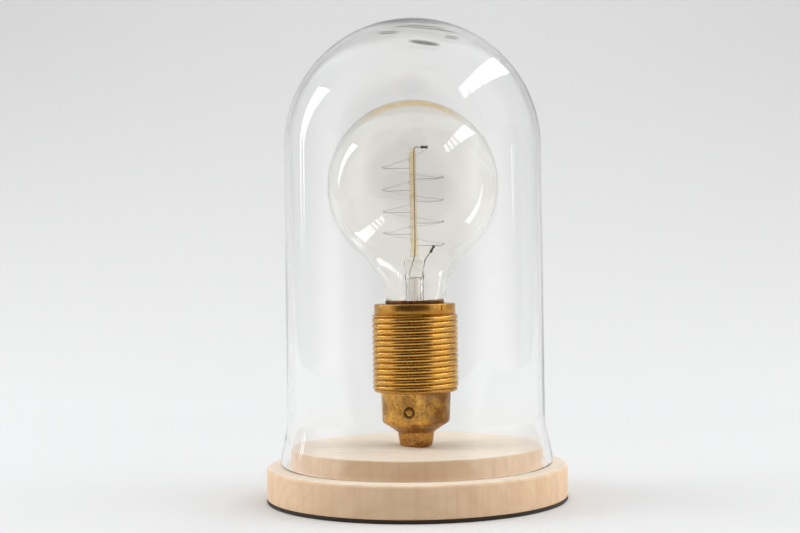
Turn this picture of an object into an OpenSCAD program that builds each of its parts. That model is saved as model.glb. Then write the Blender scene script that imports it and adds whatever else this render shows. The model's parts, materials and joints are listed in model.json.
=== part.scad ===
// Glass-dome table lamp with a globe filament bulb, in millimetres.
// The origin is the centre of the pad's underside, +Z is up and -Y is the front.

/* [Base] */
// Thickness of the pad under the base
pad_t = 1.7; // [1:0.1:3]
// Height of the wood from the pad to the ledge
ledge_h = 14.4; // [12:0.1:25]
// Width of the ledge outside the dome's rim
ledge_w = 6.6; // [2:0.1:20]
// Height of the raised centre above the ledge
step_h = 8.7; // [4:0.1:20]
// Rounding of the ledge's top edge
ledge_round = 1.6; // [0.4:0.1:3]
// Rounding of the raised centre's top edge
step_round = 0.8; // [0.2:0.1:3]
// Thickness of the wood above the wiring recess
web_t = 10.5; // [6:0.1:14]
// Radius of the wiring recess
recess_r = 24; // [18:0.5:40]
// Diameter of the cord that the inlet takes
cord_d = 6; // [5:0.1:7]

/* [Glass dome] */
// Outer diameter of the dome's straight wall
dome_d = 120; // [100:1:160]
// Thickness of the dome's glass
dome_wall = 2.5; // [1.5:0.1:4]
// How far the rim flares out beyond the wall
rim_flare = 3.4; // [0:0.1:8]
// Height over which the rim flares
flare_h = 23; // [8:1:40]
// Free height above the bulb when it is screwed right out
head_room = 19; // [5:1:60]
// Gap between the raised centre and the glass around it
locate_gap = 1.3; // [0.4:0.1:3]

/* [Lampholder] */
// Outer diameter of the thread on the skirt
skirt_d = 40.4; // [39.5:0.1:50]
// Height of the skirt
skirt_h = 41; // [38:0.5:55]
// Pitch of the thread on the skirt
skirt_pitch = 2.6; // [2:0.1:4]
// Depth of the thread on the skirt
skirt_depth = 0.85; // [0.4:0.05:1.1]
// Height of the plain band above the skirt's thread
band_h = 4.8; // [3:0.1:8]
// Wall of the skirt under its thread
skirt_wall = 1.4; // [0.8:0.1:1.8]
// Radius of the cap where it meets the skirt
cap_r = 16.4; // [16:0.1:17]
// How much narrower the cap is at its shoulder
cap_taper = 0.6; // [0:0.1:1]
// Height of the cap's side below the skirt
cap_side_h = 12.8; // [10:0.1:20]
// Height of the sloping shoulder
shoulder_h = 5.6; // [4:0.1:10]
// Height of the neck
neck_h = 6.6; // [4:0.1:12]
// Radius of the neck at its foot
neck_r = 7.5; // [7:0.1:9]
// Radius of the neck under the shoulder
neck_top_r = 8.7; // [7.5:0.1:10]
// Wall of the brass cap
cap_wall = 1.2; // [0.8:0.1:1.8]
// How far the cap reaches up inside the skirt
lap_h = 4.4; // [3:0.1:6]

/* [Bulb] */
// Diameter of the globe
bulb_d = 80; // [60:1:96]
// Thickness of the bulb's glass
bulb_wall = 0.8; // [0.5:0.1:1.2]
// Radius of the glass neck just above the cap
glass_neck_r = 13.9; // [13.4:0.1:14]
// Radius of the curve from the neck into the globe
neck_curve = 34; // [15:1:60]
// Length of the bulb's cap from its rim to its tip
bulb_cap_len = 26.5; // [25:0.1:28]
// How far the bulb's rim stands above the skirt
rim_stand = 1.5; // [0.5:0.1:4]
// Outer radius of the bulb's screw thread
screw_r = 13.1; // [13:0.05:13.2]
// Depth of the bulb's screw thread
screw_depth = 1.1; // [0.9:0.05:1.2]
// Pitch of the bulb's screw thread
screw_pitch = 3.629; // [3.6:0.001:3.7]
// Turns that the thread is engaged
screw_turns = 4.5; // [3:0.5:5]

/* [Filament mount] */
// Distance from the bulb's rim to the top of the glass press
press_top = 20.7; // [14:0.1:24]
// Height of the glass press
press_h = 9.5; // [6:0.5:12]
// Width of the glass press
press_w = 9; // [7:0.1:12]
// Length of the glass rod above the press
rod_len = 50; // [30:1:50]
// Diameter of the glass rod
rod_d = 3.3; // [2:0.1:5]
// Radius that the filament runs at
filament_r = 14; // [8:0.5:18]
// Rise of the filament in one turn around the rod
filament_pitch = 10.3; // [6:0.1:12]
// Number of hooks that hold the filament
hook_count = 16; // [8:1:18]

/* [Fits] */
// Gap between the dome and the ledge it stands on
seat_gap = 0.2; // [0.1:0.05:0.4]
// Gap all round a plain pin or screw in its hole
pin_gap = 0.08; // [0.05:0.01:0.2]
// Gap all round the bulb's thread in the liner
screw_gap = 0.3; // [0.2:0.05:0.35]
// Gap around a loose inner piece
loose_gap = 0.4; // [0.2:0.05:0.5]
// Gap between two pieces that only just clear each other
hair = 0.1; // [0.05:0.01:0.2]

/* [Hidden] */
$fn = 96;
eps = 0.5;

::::

_To do_:
Everything from the first line above up to and including the line that contains "is the front." should be printed exactly; please print only that.

_Exercise output_:
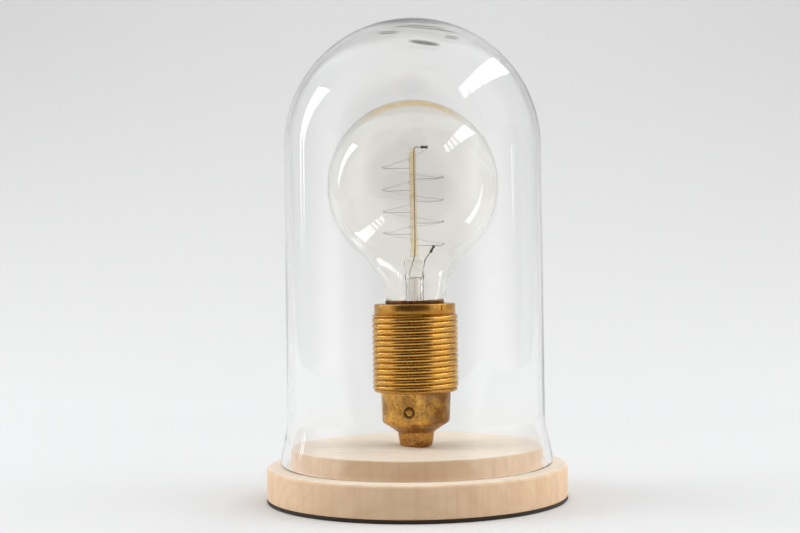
Turn this picture of an object into an OpenSCAD program that builds each of its parts. That model is saved as model.glb. Then write the Blender scene script that imports it and adds whatever else this render shows. The model's parts, materials and joints are listed in model.json.
=== part.scad ===
// Glass-dome table lamp with a globe filament bulb, in millimetres.
// The origin is the centre of the pad's underside, +Z is up and -Y is the front.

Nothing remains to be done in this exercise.